サービス業

こうやってPCに向かって日々考えたことなど綴ってすでに20年の歳月が流れた。
最初のPCはPC9801RAで初の32bitマシンだった。
モバイルではPC9801Nシリーズを使っていた。こちらは16bitマシンでクロックは10MHzである。現在の機種(ThinkPadT42P)が2GHZで32bitなので現在のマシンは当時より400倍ほど早くなっている。
メインメモリは2Mから1Gに増えているのでおよそ5000倍である。


で、やってることはというと、果てしなく無駄思考を繰り返しているばかりなのである。


実際、当時のノートパソコンでも書くだけなら同じ環境か、あるいは当時の方がある面では環境が優れていたかも知れない。


確かにあの当時は環境オタクという言葉があったりして、自分のPCのメモリの1Kバイトも残さず使おうとしたり、仮想386モードを駆使して2重3重にアプリケーションを起動したり(当時は神業と呼ばれた)、ハードディスクがない環境でよくあれだけのことをやったもんだと思う。フロッピー一枚分(1.25M)のRAMディスクだけでOSからアプリからすべて起動していたので起動は早かったし、WTERMのマクロとVZエディタのマクロで文章の作成中にもBBSを巡回して指定のフォルダ(当時はディレクトリと言った)に切り分けたりした。


当時の通信環境は1200bpsだった。
半角なら一秒間に1200文字送れるよという意味だ。
今は実測8Mbpsなので8,000,000bpsだ。何倍なんだろ。
というより、一秒間に8百万文字送信しても読めんだろ。と思うのだ。
1200bpsでさえかなりつらかったがまぁサーバーが遅くて読めたりしたが。


最近は文章を書きながらも、なにか迷うとぐぐったりして、知識ベースとして非常に空間は広大になった。それは数百とか数万という倍率では表せない広さになった。
だが、同時に、いろいろ調べているうちに本題を忘れて時間を浪費することが多くなり、結果的に文書作成にはあんまり寄与してないかも知れない。


これだけ早くなったはずのクロックも、なぜだかPCそのものの反応はもっさりしていて、過去の環境オタクのころのわたしだったら決して許せるスピードではない。

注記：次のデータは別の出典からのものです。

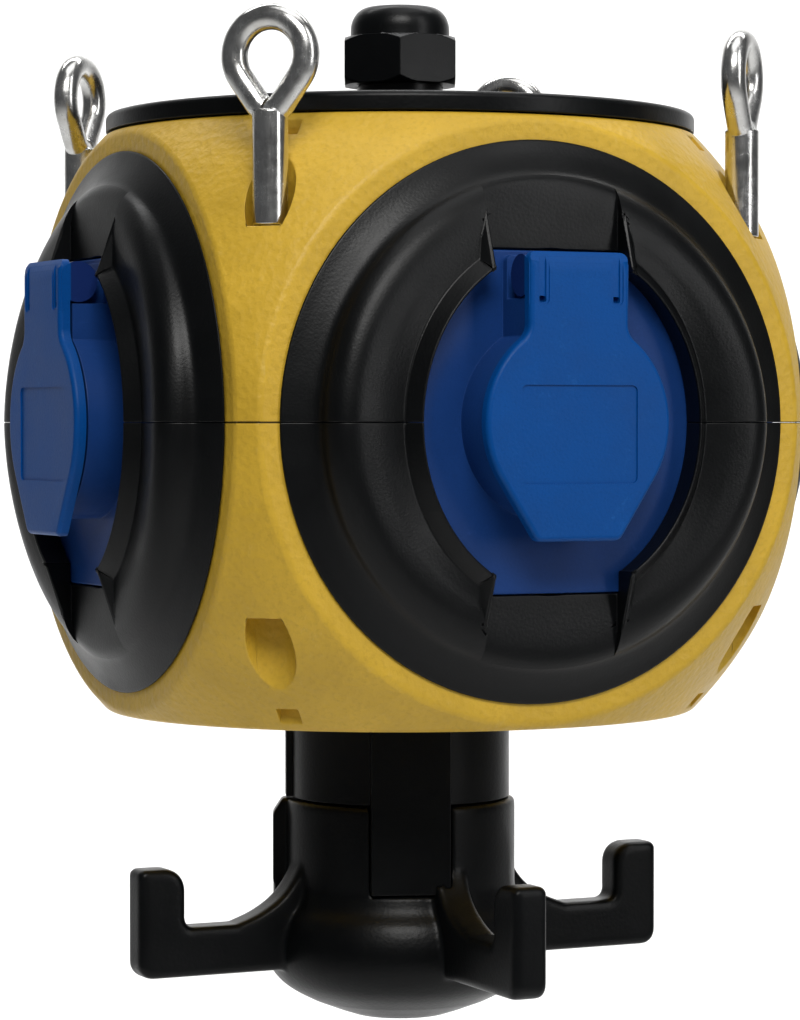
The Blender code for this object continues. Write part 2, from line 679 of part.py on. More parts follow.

では、いったい、このすごすぎるPC内で何がそんなに動いているのか?


それは人間の命令なくしても動けるもの、である。
そのほとんどはウィルス駆除ソフトだったりする。(ノートン君頼むよほんと)
それを含む、いわゆるサービスというものだ。


PCにとって、一次産業とは人の命令で動くアプリケーションであろう。
農業が自然の恵みなくしてなにも得られず、生存と存在意義に直結するのと同じく、PCに人の入力なくてなにも始まらない。
PCにとって、二次産業はデバイスドライバ類で、人に豊富な道具を与える。最初は一次産業を効率化するためのものだったが、いつしか、過程が目的化してしまった感があったりして、現実の二次産業と似てたりする。


そして、三次産業がサービスの類なのだ。


三次産業はアプリケーションのようなソフトウェア資源も、周辺機器のようなハードウェア資源も必要としない代わり、クロックリソースを食い尽くす。
あたかも、人が遊びに時間を食われてろくに眠ることができなくなったのに似ている。


しかも、ウィルスというサービスからシステムを守るサービスやら、その基本ソフトを自動でアップデートするサービスやら、とにかく不信と怠惰がさらなる不信と怠惰をもたらす悪循環の権化と化している。
まるでテロや凶悪犯罪におびえて、ひたすらにアリコの保険や防犯グッズや軍事費に大きな出費を強いられるのに似ている。


こんな間違いはたぶん、二次産業でモノを売る連中が、夢を売り始めたころからはじまっているのである。
これを使うとすばらしいと宣伝するのは、これを使わない人生はみじめなものになると脅迫しているに等しい。(勝手に改造くんが指摘してるわけだが)
三次産業はそのものが脅迫だといっていいだろう。
ディズニーランド、海外旅行、インターネットにハイビジョン放送。
そして、探偵業にセキュリティ産業。
三次産業の提供するのは夢と同時に不安でもあるのだ。
実際の被害の総計よりも多くの金銭をその予防のために費やすことに疑問さえもてなくなってしまう。


次のWindowsの目玉もセキュリティとプライバシーである。
しかし、そのWindowsがまともな速度で動くPCがまだ発明されていないのだ。


すべては、猛威と脅迫に耐えるために捧げられるのである。